Dans le contexte de la crise sanitaire et de la généralisation du télétravail, cette fonction est devenue primordiale, mais elle doit faire face à de nombreuses contraintes. Comment t’es-tu adaptée ?
Par exemple, au mois de janvier 2022, lorsque le télétravail avait été rétabli, nous avions lancé un défi « Happy January ». Les équipes composées avaient toutes un objectif à atteindre collectivement, mais chaque membre pouvait comptabiliser ses efforts réalisés en fonction de son épreuve choisie (marche, course, piscine, escalade, une bonne habitude « santé » …) au sein de l’entreprise ou hors des murs. Ça a très bien marché ! On voyait passer les kms parcourus des uns et des autres, certains envoyaient des photos de leur footing en famille, les blagues fusaient… D’autres se mettaient ou se remettaient tout juste au sport, après une longue période d’interruption, et étaient encouragés par leurs collègues. Tout ceci a permis de combattre la sédentarité et de renforcer la cohésion malgré l’isolement.

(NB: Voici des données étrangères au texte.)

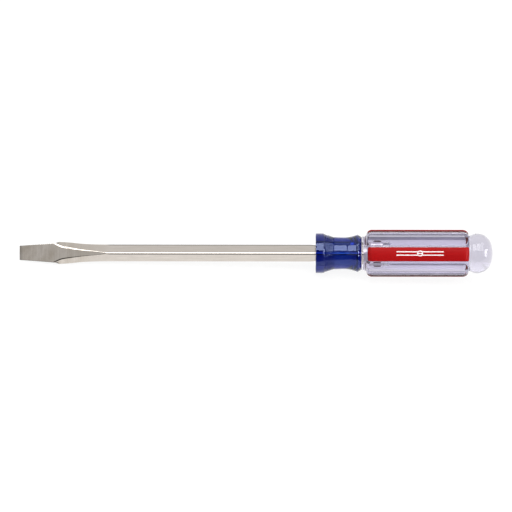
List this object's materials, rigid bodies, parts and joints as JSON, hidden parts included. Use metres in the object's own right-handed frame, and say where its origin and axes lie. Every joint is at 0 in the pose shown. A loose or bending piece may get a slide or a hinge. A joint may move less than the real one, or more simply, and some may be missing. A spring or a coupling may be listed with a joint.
{
  "type": "slotted screwdriver",
  "caption": "Long slotted screwdriver: square plated shank with a forged and ground flat tip, blue waisted collar and clear fluted handle with red inlaid stripes and a domed butt.",
  "frame": {"origin": "centre of the blade's tip face", "axes": "+X along the tool's axis from the tip towards the butt; the square shank's four flats and the handle's four flutes face +Z, -Z, +Y and -Y; the blade's flat and the marked stripe face halfway between +Z and -Y"},
  "size_m": [0.3249, 0.0298, 0.0298],
  "materials": {
    "plated_steel": "bright nickel plate over a ground and forged steel bar",
    "blue_acetate": "polished translucent blue",
    "clear_acetate": "polished, clear with a faint lilac tint",
    "red_acetate": "polished",
    "pale_acetate": "opaque, off-white with a faint lilac tint",
    "white_foil": "hot-stamped, satin"
  },
  "bodies": {
    "root": {"shank": "plated_steel", "collar": "blue_acetate", "handle_body": "clear_acetate", "stripe_marked": "red_acetate", "stripe_upper_back": "red_acetate", "stripe_lower_back": "red_acetate", "stripe_lower_front": "red_acetate", "backing_marked": "pale_acetate", "backing_upper_back": "pale_acetate", "backing_lower_back": "pale_acetate", "backing_lower_front": "pale_acetate", "white_mark": "white_foil"}
  },
  "joints": []
}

Pour toute nouvelle recrue, qu’est-ce qui favorise une intégration épanouissante ?
L’intégration immédiate aux défis qui sont lancés leur évite de se sentir enfermé.es dans leur rôle professionnel et de rencontrer leurs collaborateurs dans un contexte hors-travail. Je suis évidemment de près leur intégration et demande régulièrement ce dont ils et elles ont besoin.
Et toi, qu’est-ce qui te rend heureuse ?
Personnellement, je me nourris de la progression de chacun.e. Il n’y a pas de « petit » progrès. On peut revenir de très loin. Qu’il s’agisse de se remettre à la marche ou de se fixer l’objectif de courir un marathon, je ressens une immense fierté à chaque fois que j’accompagne quelqu’un dans un axe de progrès personnel. C’est là que réside toute l’importance de mon métier. Les gens sont heureux quand ils se sentent progresser, peu importe l’échelle. Mon rôle est de faire sortir les gens de leur zone de performance habituelle et de les emmener sur un autre terrain où il y a une vraie marge de progression et de satisfaction personnelle. Si j’arrive à faire ça, à la fin de ma journée, je suis contente.